Another teaching point as to this latter trial relates to the fact that the defendant parent was represented by the same law firm as the majority partner. As a result, the defendant parent had a very difficult time arguing that it was insulated since the attorneys would then have had to take conflicting positions as to whether independent judgment was being exercised when the majority caused the partnership to agree to the shift.

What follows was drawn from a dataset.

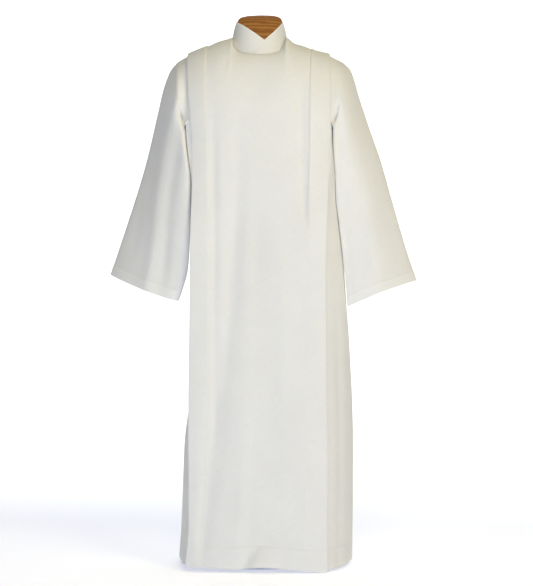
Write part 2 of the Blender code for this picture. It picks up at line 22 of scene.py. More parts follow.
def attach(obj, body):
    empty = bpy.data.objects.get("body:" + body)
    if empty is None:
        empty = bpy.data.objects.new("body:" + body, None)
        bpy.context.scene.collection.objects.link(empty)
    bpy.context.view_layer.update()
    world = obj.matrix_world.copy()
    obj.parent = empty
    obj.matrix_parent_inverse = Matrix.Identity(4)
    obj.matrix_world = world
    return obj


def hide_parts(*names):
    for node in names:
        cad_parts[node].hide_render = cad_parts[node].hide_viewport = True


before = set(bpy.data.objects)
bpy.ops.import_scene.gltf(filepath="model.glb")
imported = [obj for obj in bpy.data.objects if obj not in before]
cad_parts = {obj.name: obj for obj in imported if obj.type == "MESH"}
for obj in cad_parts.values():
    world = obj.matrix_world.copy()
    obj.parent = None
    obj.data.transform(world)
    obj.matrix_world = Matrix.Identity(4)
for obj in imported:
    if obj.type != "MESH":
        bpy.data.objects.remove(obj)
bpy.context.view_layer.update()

Yet another trial last year involved a legal malpractice claim against a law firm handling a complex alter ego claim for a client when the client fell way behind in its payments of legal fees. The law firm threatened to withdraw within a month of trial unless the client abandoned several claims it was maintaining against a third party, which claims were predicted to be expensive to litigate. The law firm contended the business judgment rule entitled it to make such a litigation decision and so it could not be held liable later when the client sued for the lost value of the abandoned claims. Our side prevailed in trial when the judge ruled that lawyers may not apply even the slightest pressure to a fiduciary client by threatening to withdraw on the eve of trial even if it was not getting paid.
The take-away point here is that business judgment in the form of litigation choices cannot be used for self-interested purposes. Forcing payment of fees/and or lessening the burden which the trial lawyers would have had to carry in order to prepare the alter ego case correctly were viewed as self-dealing.
The Business Judgment Rule is still alive in the fiduciary context, but the extremely high standards for fiduciary conduct severely limit its application whenever there are self-interested decisions which create a detriment.